--- Dataset content ---
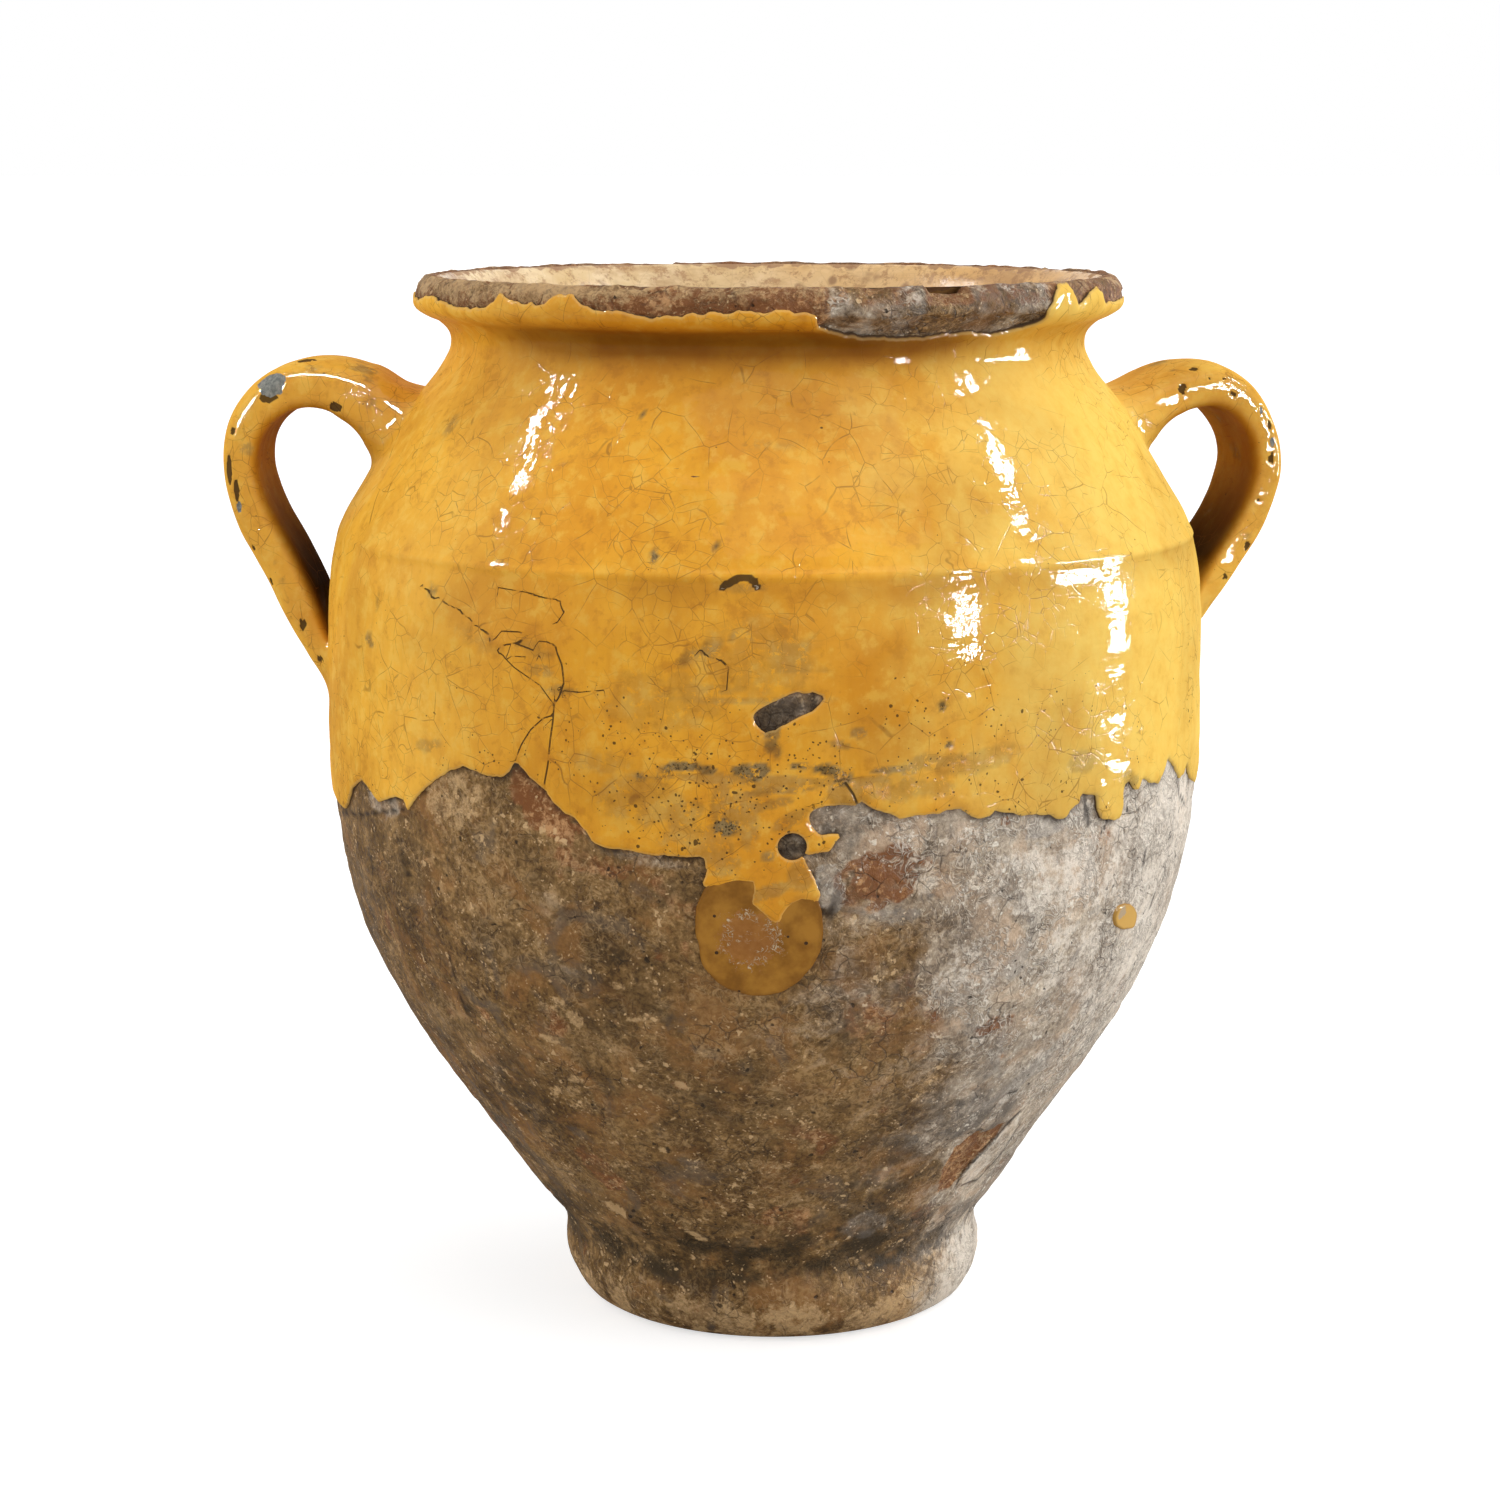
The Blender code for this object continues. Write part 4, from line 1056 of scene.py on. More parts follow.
# Brown and grey stains in the glaze as seen: place, half width, half height, tilt and strength.
STAINS = [
    (772, 738, 2.4, 5, 10, 0.8), (727, 828, 3.2, 2.6, 0, 1.0), (735, 815, 5, 9, 20, 0.45),
    (645, 775, 2.4, 1.6, 0, 0.9), (662, 772, 2.6, 1.8, 0, 0.8), (684, 766, 4.4, 1.4, 5, 1.0),
    (706, 770, 2.4, 1.0, 0, 0.9), (748, 772, 4.2, 2.0, -10, 1.0), (762, 768, 2.2, 1.6, 0, 1.0),
    (802, 766, 3.0, 1.0, -6, 0.9), (826, 770, 5.0, 1.6, -6, 1.0), (842, 776, 2.6, 2.2, 30, 0.9),
    (886, 770, 4, 0.9, 0, 0.8), (908, 768, 2.6, 1.4, 0, 0.5), (720, 778, 22, 1.2, 0, 0.5),
    (800, 782, 26, 1.0, 0, 0.5), (780, 790, 10, 1.0, 5, 0.6), (845, 792, 4, 6, 40, 0.5),
    (700, 840, 10, 4, 0, 0.34), (640, 800, 10, 7, 0, 0.3), (710, 648, 8, 1.6, 25, 0.6),
    (790, 652, 6, 4, 0, 0.4), (735, 700, 22, 1.0, 0, 0.4), (800, 668, 9, 1.2, 0, 0.45),
    (700, 690, 14, 1.4, 4, 0.34), (760, 655, 14, 10, 0, 0.24), (660, 700, 16, 8, 0, 0.22),
    (940, 705, 1.3, 1.3, 0, 1.0), (947, 744, 1.0, 0.9, 0, 1.0), (857, 732, 1.8, 1.4, 0, 0.6),
    (840, 745, 3, 1.0, -20, 0.5), (935, 760, 8, 2, 0, 0.45), (770, 890, 5, 2.0, 20, 0.45),
    (720, 860, 5, 4, 0, 0.4), (800, 875, 3, 4, 0, 0.4), (790, 820, 5, 2, 30, 0.45), (680, 815, 6, 3, 20, 0.4),
    (760, 805, 8, 1.4, 10, 0.5), (850, 788, 8, 1.4, 20, 0.5), (600, 760, 8, 3, 0, 0.25),
    (768, 855, 1.6, 1.6, 0, 0.7), (740, 588, 6, 1.0, 0, 0.4), (370, 640, 3, 1.2, -30, 0.7),
    (380, 604, 1.4, 2.0, 0, 0.6), (434, 589, 1.2, 1.6, 0, 0.7), (535, 650, 6, 1.6, -10, 0.4),
    (560, 690, 5, 1.2, 0, 0.45), (540, 670, 4, 1.6, 0, 0.4), (900, 790, 14, 3, 0, 0.32),
    (980, 760, 12, 3, 10, 0.3), (1080, 760, 6, 3, 0, 0.4), (1125, 780, 4, 3, 0, 0.5), (430, 745, 5, 2, 10, 0.4),
    (480, 640, 8, 2, -20, 0.25), (452, 427, 2.4, 4.0, 30, 0.5), (770, 445, 10, 1.0, 0, 0.25),
    (705, 415, 0.6, 0.6, 0, 1.0), (643, 416, 1.1, 1.0, 0, 1.0), (655, 558, 1.3, 1.5, 0, 1.0),
    (716, 546, 1.1, 1.1, 0, 1.0), (912, 412, 1.1, 0.8, 0, 1.0),
]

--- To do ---
Would you give the material above again, complete and exact?

--- The reply ---
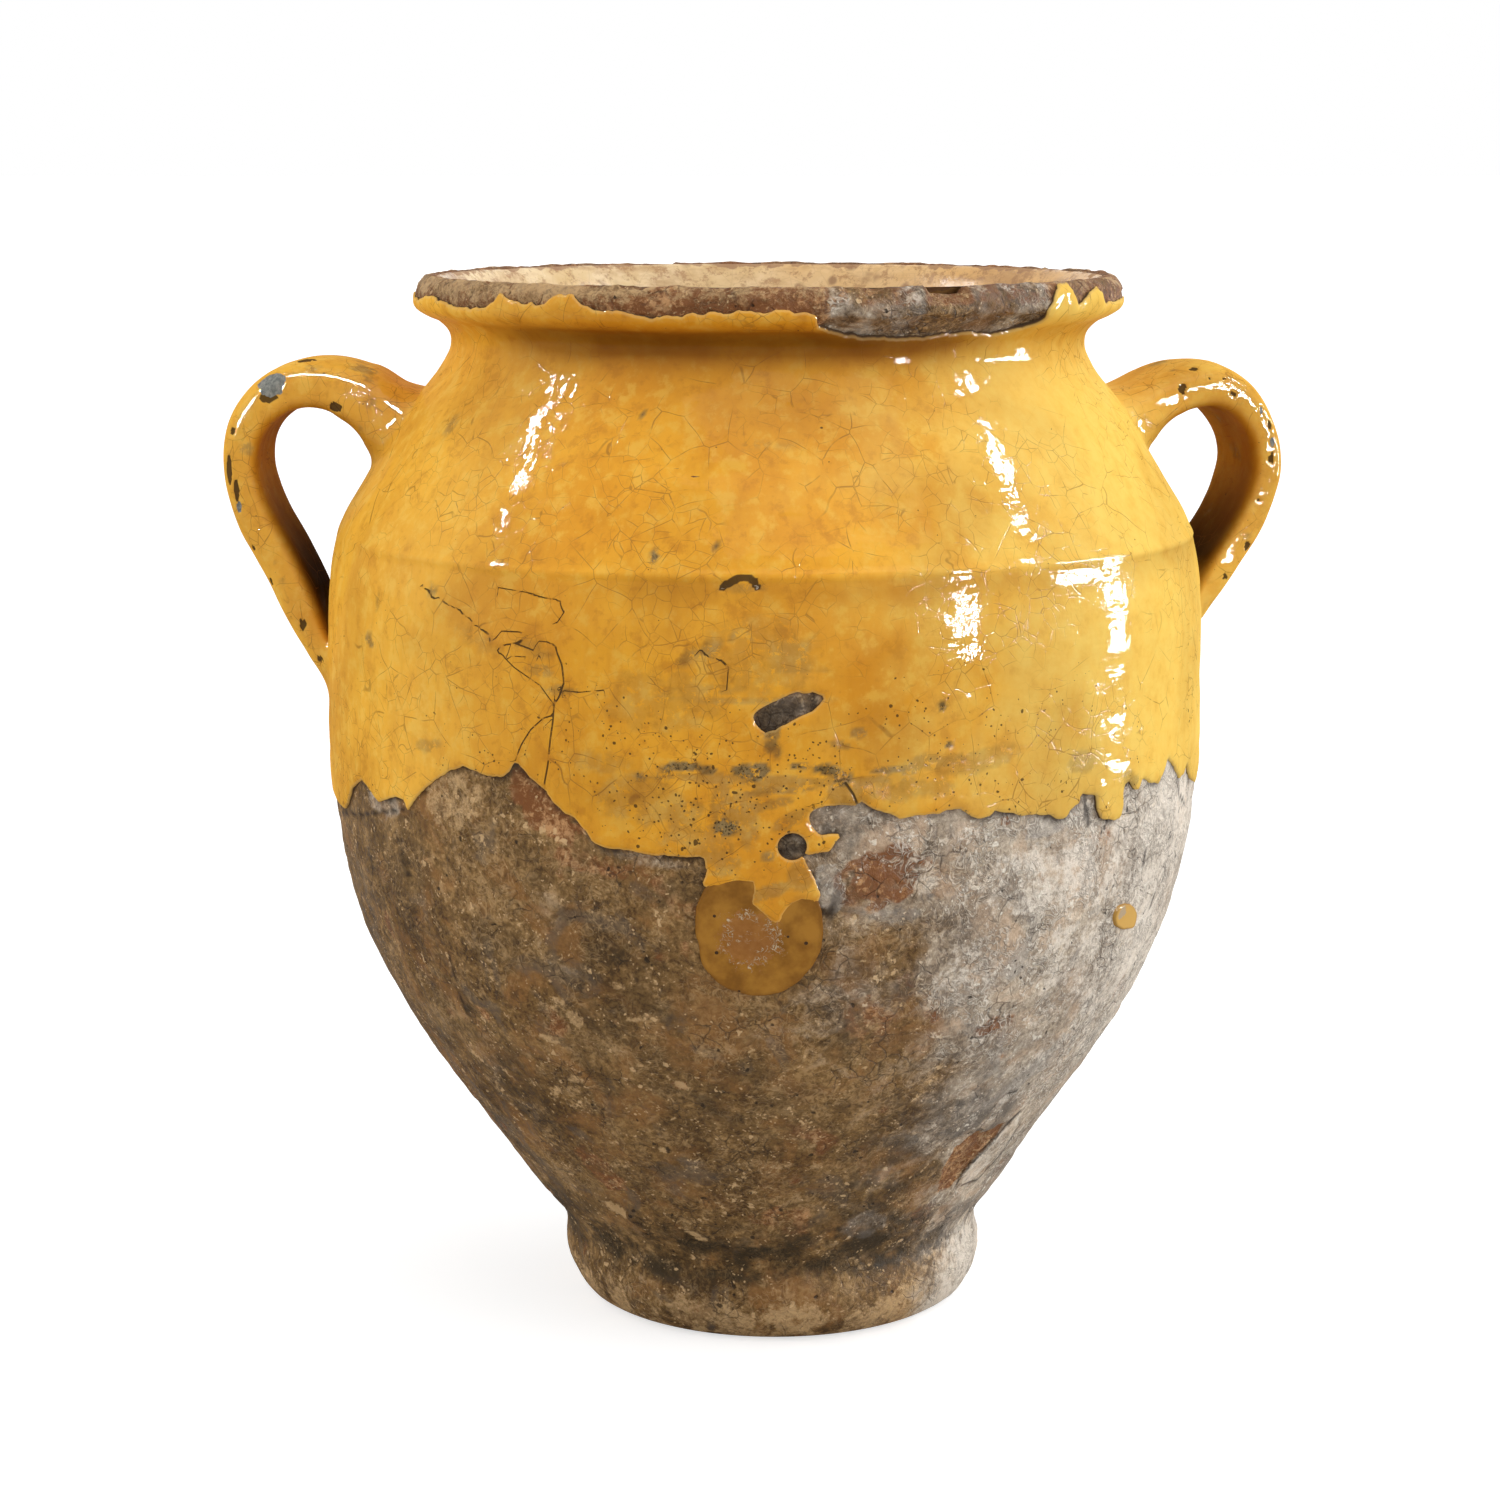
The Blender code for this object continues. Write part 4, from line 1056 of scene.py on. More parts follow.
# Brown and grey stains in the glaze as seen: place, half width, half height, tilt and strength.
STAINS = [
    (772, 738, 2.4, 5, 10, 0.8), (727, 828, 3.2, 2.6, 0, 1.0), (735, 815, 5, 9, 20, 0.45),
    (645, 775, 2.4, 1.6, 0, 0.9), (662, 772, 2.6, 1.8, 0, 0.8), (684, 766, 4.4, 1.4, 5, 1.0),
    (706, 770, 2.4, 1.0, 0, 0.9), (748, 772, 4.2, 2.0, -10, 1.0), (762, 768, 2.2, 1.6, 0, 1.0),
    (802, 766, 3.0, 1.0, -6, 0.9), (826, 770, 5.0, 1.6, -6, 1.0), (842, 776, 2.6, 2.2, 30, 0.9),
    (886, 770, 4, 0.9, 0, 0.8), (908, 768, 2.6, 1.4, 0, 0.5), (720, 778, 22, 1.2, 0, 0.5),
    (800, 782, 26, 1.0, 0, 0.5), (780, 790, 10, 1.0, 5, 0.6), (845, 792, 4, 6, 40, 0.5),
    (700, 840, 10, 4, 0, 0.34), (640, 800, 10, 7, 0, 0.3), (710, 648, 8, 1.6, 25, 0.6),
    (790, 652, 6, 4, 0, 0.4), (735, 700, 22, 1.0, 0, 0.4), (800, 668, 9, 1.2, 0, 0.45),
    (700, 690, 14, 1.4, 4, 0.34), (760, 655, 14, 10, 0, 0.24), (660, 700, 16, 8, 0, 0.22),
    (940, 705, 1.3, 1.3, 0, 1.0), (947, 744, 1.0, 0.9, 0, 1.0), (857, 732, 1.8, 1.4, 0, 0.6),
    (840, 745, 3, 1.0, -20, 0.5), (935, 760, 8, 2, 0, 0.45), (770, 890, 5, 2.0, 20, 0.45),
    (720, 860, 5, 4, 0, 0.4), (800, 875, 3, 4, 0, 0.4), (790, 820, 5, 2, 30, 0.45), (680, 815, 6, 3, 20, 0.4),
    (760, 805, 8, 1.4, 10, 0.5), (850, 788, 8, 1.4, 20, 0.5), (600, 760, 8, 3, 0, 0.25),
    (768, 855, 1.6, 1.6, 0, 0.7), (740, 588, 6, 1.0, 0, 0.4), (370, 640, 3, 1.2, -30, 0.7),
    (380, 604, 1.4, 2.0, 0, 0.6), (434, 589, 1.2, 1.6, 0, 0.7), (535, 650, 6, 1.6, -10, 0.4),
    (560, 690, 5, 1.2, 0, 0.45), (540, 670, 4, 1.6, 0, 0.4), (900, 790, 14, 3, 0, 0.32),
    (980, 760, 12, 3, 10, 0.3), (1080, 760, 6, 3, 0, 0.4), (1125, 780, 4, 3, 0, 0.5), (430, 745, 5, 2, 10, 0.4),
    (480, 640, 8, 2, -20, 0.25), (452, 427, 2.4, 4.0, 30, 0.5), (770, 445, 10, 1.0, 0, 0.25),
    (705, 415, 0.6, 0.6, 0, 1.0), (643, 416, 1.1, 1.0, 0, 1.0), (655, 558, 1.3, 1.5, 0, 1.0),
    (716, 546, 1.1, 1.1, 0, 1.0), (912, 412, 1.1, 0.8, 0, 1.0),
]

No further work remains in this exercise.